The ETCS includes three system expansion stages which, owing to long-existing concepts, can also be included in the established train detection methods. They are based on a combination of innovative onboard equipment for trains and the communication of different parts of the operational system via wireless networks.
When ETCS is being used, each railway vehicle needs antennae for radio communication: for the exchange of data with balises or loops and for distance measuring devices, such as odometric systems or Doppler radars. In addition to this, trains are equipped with a separate computer, the European Vital Computer (EVC). It calculates speed profiles, stores train and route data, and controls the operation. The information collected for the train driver is output via a Driver Machine Interface (DMI).
Balises transmit information to passing trains.
Trackside, ETCS systems need balises. These are installed in the track and transmit the data stored on them to passing trains. Two balises are always needed per signal for direction detection. In addition to this, the system needs transmitter masts for GSM-R-based communication with the Radio Block Centre (RBC).

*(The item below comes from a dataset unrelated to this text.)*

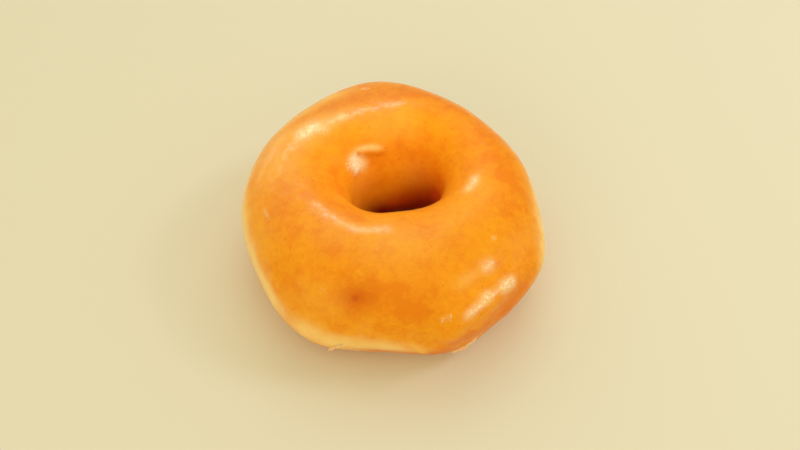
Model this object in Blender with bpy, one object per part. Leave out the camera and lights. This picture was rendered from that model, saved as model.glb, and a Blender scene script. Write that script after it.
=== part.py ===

Whilst additional lineside safety systems such as axle counters are used for ETCS Level 1 and 2, the aim of the development of Level 3 is to completely forego the need for corresponding components. Furthermore, the integration of satellite positioning enables virtual balises to be established, which should reduce the number of physical Eurobalises in the track.
Fixed block sections are to be substituted by socalled moving blocks, which allow the seamless control of the distances between trains and thus – at least theoretically – enable travel at an absolute stopping distance. Each train transmits its own position via the RBC and in return receives information about the current position of the train ahead of it, allowing for optimized brake and acceleration control. The distance to the next braking point, the speed and the dynamically calculated speed reduction are displayed via the DMI.
Satellite-based train detection: Trains located by satellite have additional on-board equipment and communicate their current position to the Traffic Control Centre.
A point of criticism which is often cited in conjunction with the ETCS program are the costs for the relevant equipping of trains. In light of the growing demand for cost-effective alternatives for continuous train detection, the EU has also promoted research projects such as SATLOC. This is a train positioning solution based on the Global Navigation Satellite System (GNSS) and public mobile networks, which has been and continues to be specifically developed for lines with simpler operating conditions. In this system, the Radio Block Centre (RBC) and the Control Centre from the ETCS merge with a Traffic Control Centre (TCC).
Rolling stock is located using GNSS, odometers and balises, and transmit the corresponding data to the operation control centre via public mobile networks. Train detection systems and signaling devices with this solution are made largely obsolete. Communication takes place via mobile radio modems with dual-SIM, which allows the use of two networks, thereby providing increased availability.
Successful journeys have already been completed on a test track with good conditions for recording trains via satellite and communication via mobile networks. The system works in compliance with the European Rail Traffic Management System (ERTMS) and supports the necessary ETCS modes and telegrams.
Even the “Train Integrated Safety Satellite System” 3InSat has the aim of reducing trackside components. Using SatNav and SatCom should mean that the majority of physical balises are no longer needed. Instead, a satellite-based train tracking solution should be used which can be integrated into ERTMS systems. These systems should become more affordable, especially on less-frequented lines such as branch lines, regional lines and freight links.
A corresponding presentation by Ansaldo STS at the Wheel Detection Forum 2017 in Vienna gave a hint of how far these approaches have already progressed.
Train-to-train communication via 5G radio networks
Train-to-train communication: Powerful radio networks to 5G standard enable trains to be networked.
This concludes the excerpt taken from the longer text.